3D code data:
__________

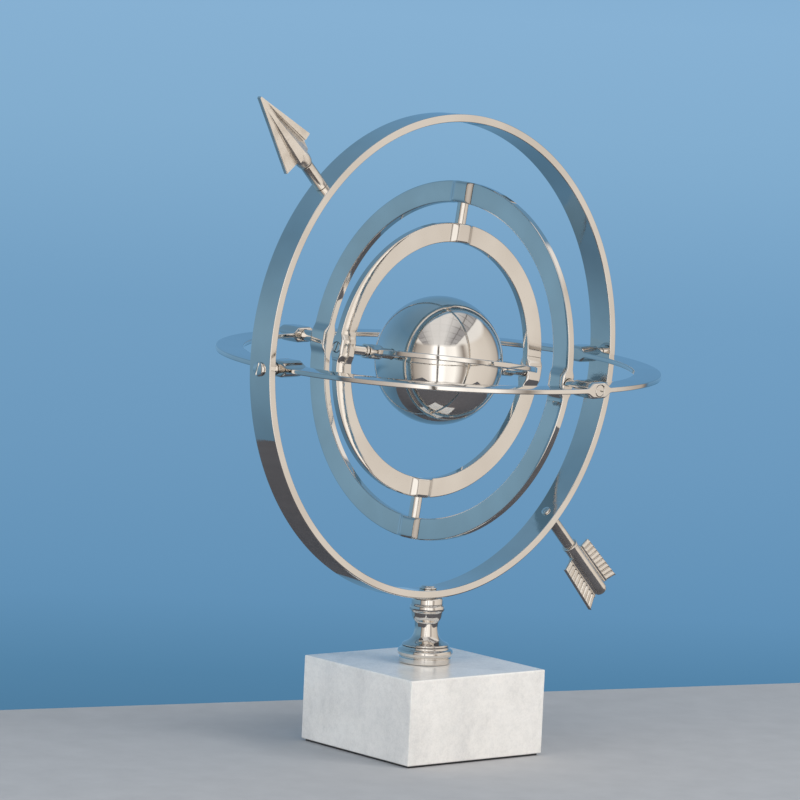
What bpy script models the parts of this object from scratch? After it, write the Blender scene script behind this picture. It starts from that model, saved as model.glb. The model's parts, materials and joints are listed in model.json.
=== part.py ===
"""Armillary sphere on a marble block.

A fixed hoop stands on a turned stem. Four flat rings hang one inside another in the hoop,
each on a pair of round pivot pins, and a hollow sphere turns on the innermost pair. An arrow
runs through the hoop's centre line: its head and its feathered tail stand outside the hoop.
Metres, +Z up, origin at the centre of the underside. The hoop lies in the XZ plane.
"""

import math

import bmesh
import bpy
from mathutils import Matrix, Vector

# ---- base ----
BASE_SIDE = 0.152
BASE_HEIGHT = 0.075
BASE_EDGE = 0.0012
BASE_TURN = math.radians(-5.5)
PAD_THICKNESS = 0.002
PAD_INSET = 0.003
GAP = 0.0003
OVERSHOOT = 0.010
BROKEN_EDGE = 0.0004
HOLE_SPARE = 0.001
COUNTERBORE_RADIUS = 0.015
COUNTERBORE_DEPTH = 0.016
BOLT_RADIUS = 0.004
BOLT_HOLE_RADIUS = 0.0045
BOLT_HEAD_HEIGHT = 0.0053
BOLT_HEAD_ACROSS = 0.013
BOLT_TOP = 0.0985
WASHER_RADIUS = 0.012
WASHER_THICKNESS = 0.0016
BASE_TOP = PAD_THICKNESS + BASE_HEIGHT

# ---- hoop ----
HOOP_RADIUS = 0.214
HOOP_THICKNESS = 0.007
HOOP_WIDTH = 0.0256
HOOP_EDGE = 0.0006
HOOP_CENTRE = 0.350
HOOP_STEPS = 96
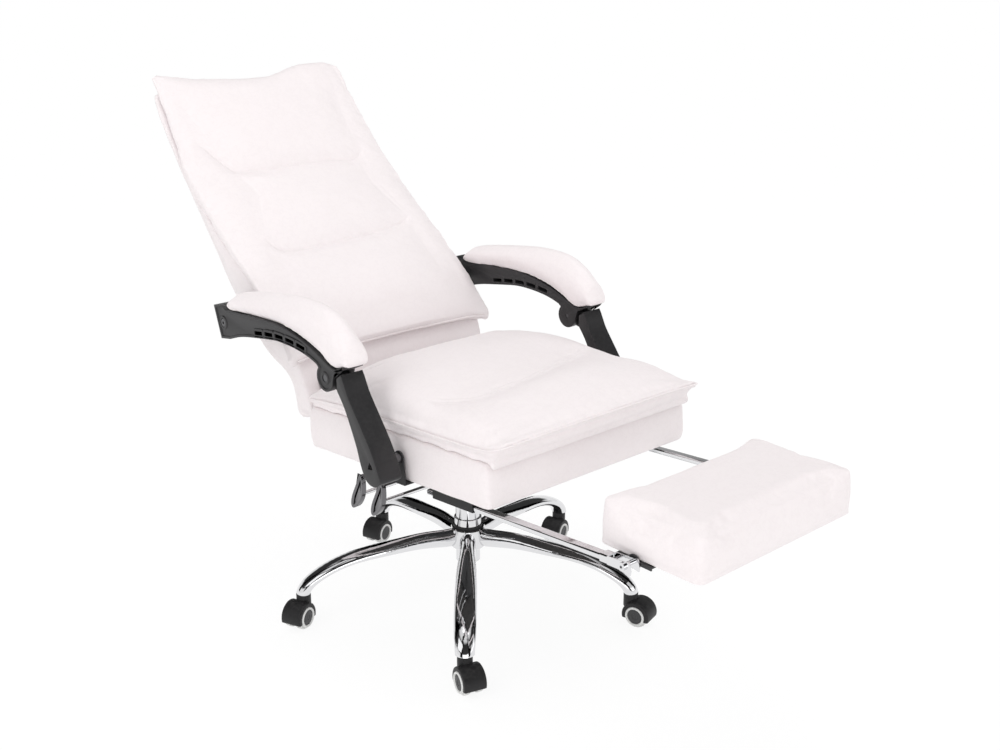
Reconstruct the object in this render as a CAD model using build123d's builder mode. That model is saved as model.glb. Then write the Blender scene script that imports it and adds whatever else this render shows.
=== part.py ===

__________

## Objective
Using the listing above, reproduce each line without omission.

## Written solution
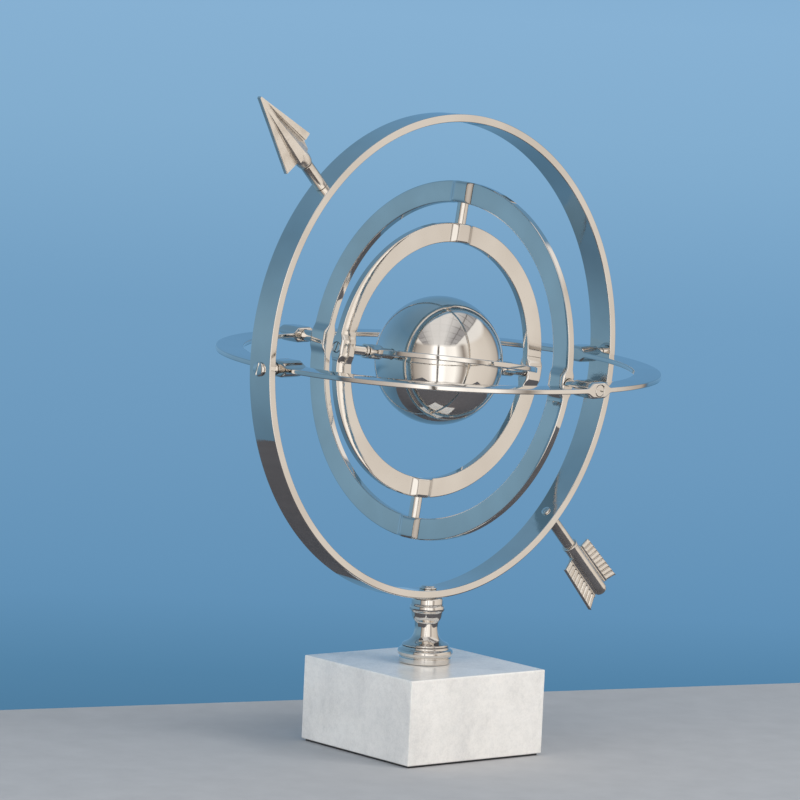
What bpy script models the parts of this object from scratch? After it, write the Blender scene script behind this picture. It starts from that model, saved as model.glb. The model's parts, materials and joints are listed in model.json.
=== part.py ===
"""Armillary sphere on a marble block.

A fixed hoop stands on a turned stem. Four flat rings hang one inside another in the hoop,
each on a pair of round pivot pins, and a hollow sphere turns on the innermost pair. An arrow
runs through the hoop's centre line: its head and its feathered tail stand outside the hoop.
Metres, +Z up, origin at the centre of the underside. The hoop lies in the XZ plane.
"""

import math

import bmesh
import bpy
from mathutils import Matrix, Vector

# ---- base ----
BASE_SIDE = 0.152
BASE_HEIGHT = 0.075
BASE_EDGE = 0.0012
BASE_TURN = math.radians(-5.5)
PAD_THICKNESS = 0.002
PAD_INSET = 0.003
GAP = 0.0003
OVERSHOOT = 0.010
BROKEN_EDGE = 0.0004
HOLE_SPARE = 0.001
COUNTERBORE_RADIUS = 0.015
COUNTERBORE_DEPTH = 0.016
BOLT_RADIUS = 0.004
BOLT_HOLE_RADIUS = 0.0045
BOLT_HEAD_HEIGHT = 0.0053
BOLT_HEAD_ACROSS = 0.013
BOLT_TOP = 0.0985
WASHER_RADIUS = 0.012
WASHER_THICKNESS = 0.0016
BASE_TOP = PAD_THICKNESS + BASE_HEIGHT

# ---- hoop ----
HOOP_RADIUS = 0.214
HOOP_THICKNESS = 0.007
HOOP_WIDTH = 0.0256
HOOP_EDGE = 0.0006
HOOP_CENTRE = 0.350
HOOP_STEPS = 96
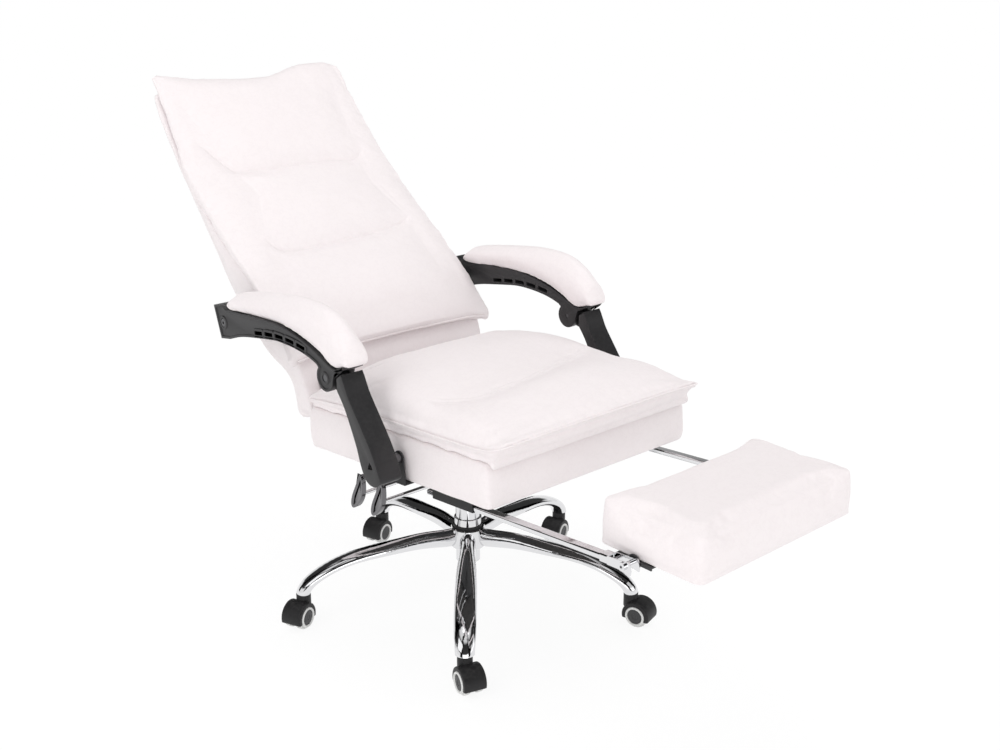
Reconstruct the object in this render as a CAD model using build123d's builder mode. That model is saved as model.glb. Then write the Blender scene script that imports it and adds whatever else this render shows.
=== part.py ===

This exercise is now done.